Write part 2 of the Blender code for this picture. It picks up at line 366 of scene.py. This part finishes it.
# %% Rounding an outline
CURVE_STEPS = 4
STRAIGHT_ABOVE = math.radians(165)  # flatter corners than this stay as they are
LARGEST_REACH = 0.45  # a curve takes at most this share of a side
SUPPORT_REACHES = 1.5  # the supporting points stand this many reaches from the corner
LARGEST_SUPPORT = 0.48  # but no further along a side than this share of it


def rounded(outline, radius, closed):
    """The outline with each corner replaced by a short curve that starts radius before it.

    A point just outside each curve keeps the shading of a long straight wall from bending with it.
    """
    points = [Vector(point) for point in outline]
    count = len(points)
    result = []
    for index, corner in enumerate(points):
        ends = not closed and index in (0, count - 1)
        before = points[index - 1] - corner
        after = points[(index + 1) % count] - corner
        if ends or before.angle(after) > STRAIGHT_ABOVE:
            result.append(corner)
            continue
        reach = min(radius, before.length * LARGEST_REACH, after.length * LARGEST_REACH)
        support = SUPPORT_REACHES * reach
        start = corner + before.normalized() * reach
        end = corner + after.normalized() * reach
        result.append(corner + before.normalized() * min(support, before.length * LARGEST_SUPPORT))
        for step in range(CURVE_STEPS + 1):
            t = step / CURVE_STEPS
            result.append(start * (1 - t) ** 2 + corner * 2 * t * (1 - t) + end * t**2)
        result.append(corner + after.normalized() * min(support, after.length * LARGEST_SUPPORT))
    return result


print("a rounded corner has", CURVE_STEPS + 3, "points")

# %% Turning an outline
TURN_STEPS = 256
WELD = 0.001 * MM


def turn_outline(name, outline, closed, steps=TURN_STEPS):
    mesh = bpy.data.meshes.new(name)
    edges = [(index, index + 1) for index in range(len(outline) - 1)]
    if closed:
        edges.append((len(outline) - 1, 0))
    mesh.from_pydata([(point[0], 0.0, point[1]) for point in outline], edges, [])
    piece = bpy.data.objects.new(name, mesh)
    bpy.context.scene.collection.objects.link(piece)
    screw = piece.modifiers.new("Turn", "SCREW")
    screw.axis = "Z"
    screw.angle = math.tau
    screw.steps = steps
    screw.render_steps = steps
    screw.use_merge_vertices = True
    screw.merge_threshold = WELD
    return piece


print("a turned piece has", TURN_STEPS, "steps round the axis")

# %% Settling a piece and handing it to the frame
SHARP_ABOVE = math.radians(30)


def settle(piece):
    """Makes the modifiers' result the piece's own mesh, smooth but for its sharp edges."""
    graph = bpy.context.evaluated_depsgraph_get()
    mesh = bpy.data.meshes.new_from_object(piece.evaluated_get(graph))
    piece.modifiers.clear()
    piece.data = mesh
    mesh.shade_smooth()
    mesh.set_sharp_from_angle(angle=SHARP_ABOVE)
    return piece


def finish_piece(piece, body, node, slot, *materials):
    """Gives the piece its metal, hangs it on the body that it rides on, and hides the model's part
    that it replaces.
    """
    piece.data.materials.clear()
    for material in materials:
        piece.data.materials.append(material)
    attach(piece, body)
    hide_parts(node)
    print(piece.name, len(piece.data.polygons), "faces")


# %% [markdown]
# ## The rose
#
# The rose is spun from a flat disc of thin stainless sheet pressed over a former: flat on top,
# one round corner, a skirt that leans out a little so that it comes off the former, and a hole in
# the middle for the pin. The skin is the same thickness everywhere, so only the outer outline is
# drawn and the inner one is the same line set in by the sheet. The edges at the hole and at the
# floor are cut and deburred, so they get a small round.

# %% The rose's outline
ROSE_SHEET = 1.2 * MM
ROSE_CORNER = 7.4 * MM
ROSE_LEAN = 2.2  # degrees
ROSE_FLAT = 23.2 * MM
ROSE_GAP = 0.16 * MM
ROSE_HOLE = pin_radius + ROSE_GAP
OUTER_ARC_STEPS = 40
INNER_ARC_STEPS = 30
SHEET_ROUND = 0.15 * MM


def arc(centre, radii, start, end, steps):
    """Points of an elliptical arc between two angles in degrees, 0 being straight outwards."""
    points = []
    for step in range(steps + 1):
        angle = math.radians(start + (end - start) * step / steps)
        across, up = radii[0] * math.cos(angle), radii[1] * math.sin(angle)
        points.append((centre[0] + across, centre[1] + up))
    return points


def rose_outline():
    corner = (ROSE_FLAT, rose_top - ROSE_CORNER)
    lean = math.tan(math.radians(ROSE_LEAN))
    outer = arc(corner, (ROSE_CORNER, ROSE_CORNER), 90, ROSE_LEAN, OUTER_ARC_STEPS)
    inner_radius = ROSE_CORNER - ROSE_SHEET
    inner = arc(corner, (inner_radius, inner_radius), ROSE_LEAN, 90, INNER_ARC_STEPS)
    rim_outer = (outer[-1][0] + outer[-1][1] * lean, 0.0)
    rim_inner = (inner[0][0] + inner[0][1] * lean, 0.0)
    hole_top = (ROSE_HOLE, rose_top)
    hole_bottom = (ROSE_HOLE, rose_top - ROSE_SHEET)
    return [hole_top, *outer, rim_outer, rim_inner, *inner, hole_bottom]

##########

Only the lines from the first line of the material above through the line that contains "radius before it." should be quoted, each one exactly.

### ANSWER:
Write part 2 of the Blender code for this picture. It picks up at line 366 of scene.py. This part finishes it.
# %% Rounding an outline
CURVE_STEPS = 4
STRAIGHT_ABOVE = math.radians(165)  # flatter corners than this stay as they are
LARGEST_REACH = 0.45  # a curve takes at most this share of a side
SUPPORT_REACHES = 1.5  # the supporting points stand this many reaches from the corner
LARGEST_SUPPORT = 0.48  # but no further along a side than this share of it


def rounded(outline, radius, closed):
    """The outline with each corner replaced by a short curve that starts radius before it.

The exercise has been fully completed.